Anne Glover, the chief scientific advisor in Scotland and one of the conference’s stars, posited that we can’t do science in the 21st century the way we have in the past and that new circumstances create new opportunities. Glover, like many at Running Hot, talked about working across boundaries to solve problems. For example, while humanity won’t come to an end if we have a few dirty windows, the application of nanotechnology to create self-cleaning glass (rain water pulls dirt away as it runs down the microscopically rough surface instead of just moving dirt around as it does on normal glass) offers a clear view of the outside world without wasting an increasingly valuable commodity like water.

Interconnections and convergence sound great but we need to allow connections to occur and reward, for example, the time a geologist spends at an economic development agency. It’s not as if the geologist needs to become an economist—science is about making connections

While science shouldn’t be interdisciplinary just for the sake of being trendy—the right questions still need to be asked, and solving problems will always require excellent science—reaching across boundaries, perhaps even breaking down boundaries, may well become de rigueur in 21st-century science.

Karen Hartshorn is the director of Translational Research at the National Centre for Lifecourse Research and is one of the emerging scientists to whom the conference was aimed. But with a bachelor’s degree from Harvard in geology and archaeology, and a master’s (archaeology) and PhD (geology) from Cambridge, Hartshorn has decided not to pursue a research career. Instead, she applies her talents to making research accessible to non-scientists. A geologist at heart, Hartshorn gives the example of someone studying a particular river rock, near a community that faces problems with landscape and running water. In the past, the geologist would have published scientific data about the rock, but in the future will need to be aligned with those studying how the local population interacts with the river, the migratory patterns and settlement of nearby towns, how the community works and its economy.

It was all very different 30 years ago when Barnard was a young and emerging scientist. “We were still trying to engage with each other within the social sciences; we were not the least bit concerned with engaging with other sciences,” he says. “Today, we need to go beyond [our] school in order to [solve] the kinds of scientific problems this country will face in the future.”

The environment—not the natural property of any scientific discipline—and transforming agriculture in a sustainable way are two of the big areas Barnard and his school are interested in. To move forward in either will require multi-disciplinary efforts. “Reality is pressing in on people,” says Barnard. “We have to wake up and look around, and work past the narrow confines of where we’ve been engaged.”

In theory, says Hartshorn, the interconnections and convergence sound great but in order to work, we need a science community and policy environment that allows those connections to occur and that rewards, for example, the time a geologist spends at a local economic development agency.

It’s not as if the geologist needs to become an economist or an anthropologist needs to breed new forage crops. Science is about making connections, says Mark Billinghurst, the director of HIT Lab New Zealand. In fact, he reckons networked thinking is the primary driver of science.
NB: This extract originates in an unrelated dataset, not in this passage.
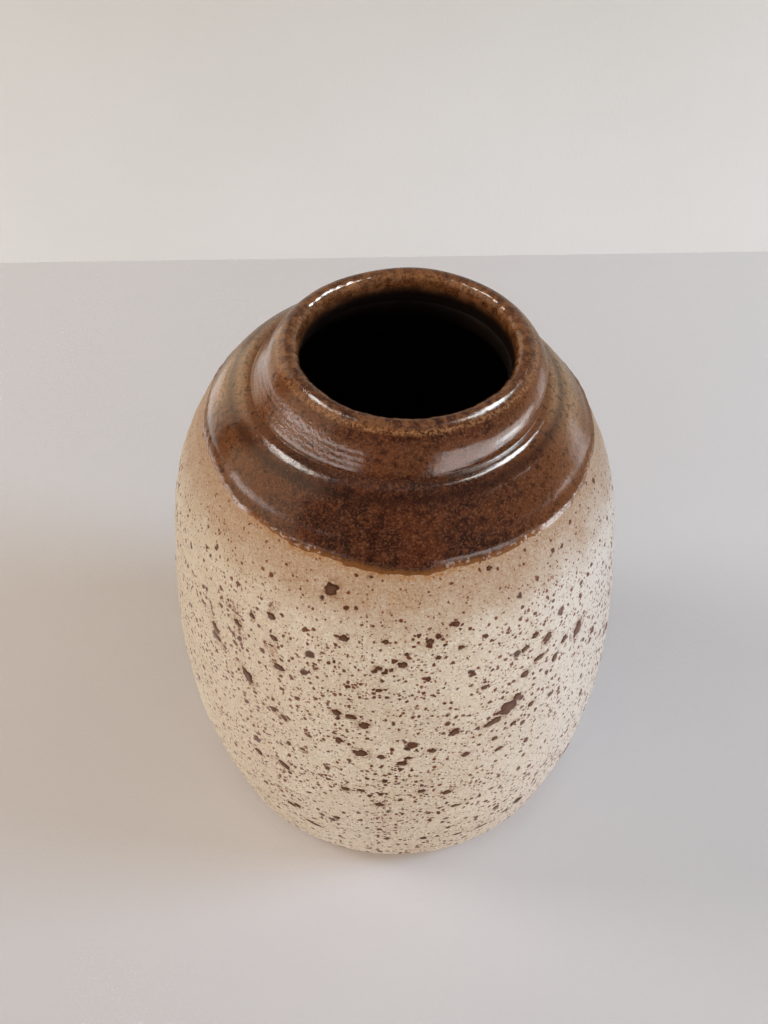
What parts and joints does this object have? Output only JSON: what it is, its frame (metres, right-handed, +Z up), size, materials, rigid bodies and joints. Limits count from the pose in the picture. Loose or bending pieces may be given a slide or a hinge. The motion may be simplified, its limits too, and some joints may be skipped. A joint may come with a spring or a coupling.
{
  "type": "ceramic bud vase",
  "caption": "Small free-standing stoneware vase with a rounded barrel body, a short collar neck with an open mouth, and a flat foot ring to stand on.",
  "frame": {"origin": "centre of the foot, on the surface the vase stands on", "axes": "+Z up along the turning axis, out of the mouth; -Y towards the front"},
  "size_m": [0.1, 0.1001, 0.1251],
  "materials": {
    "bare_stoneware": "matte",
    "cream_glaze": "satin",
    "brown_glaze": "gloss",
    "liner_glaze": "gloss",
    "iron_spots": "satin"
  },
  "bodies": {
    "root": {"stoneware_body": "bare_stoneware", "cream_glaze": "cream_glaze", "brown_glaze": "brown_glaze", "liner_glaze": "liner_glaze", "iron_spots": "iron_spots"}
  },
  "joints": []
}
Coming up with new and exciting connections might provide the fertiliser needed to grow new ideas says conference speaker Suzi Kerr, a director at non-profit economic and public policy research institute Motu. Kerr is a white water kayaker and says the most interesting point on the water is where a tributary and a river come together or where two rivers join. It’s a useful metaphor. “That’s where it’s messy and exciting and where all the interesting stuff happens.”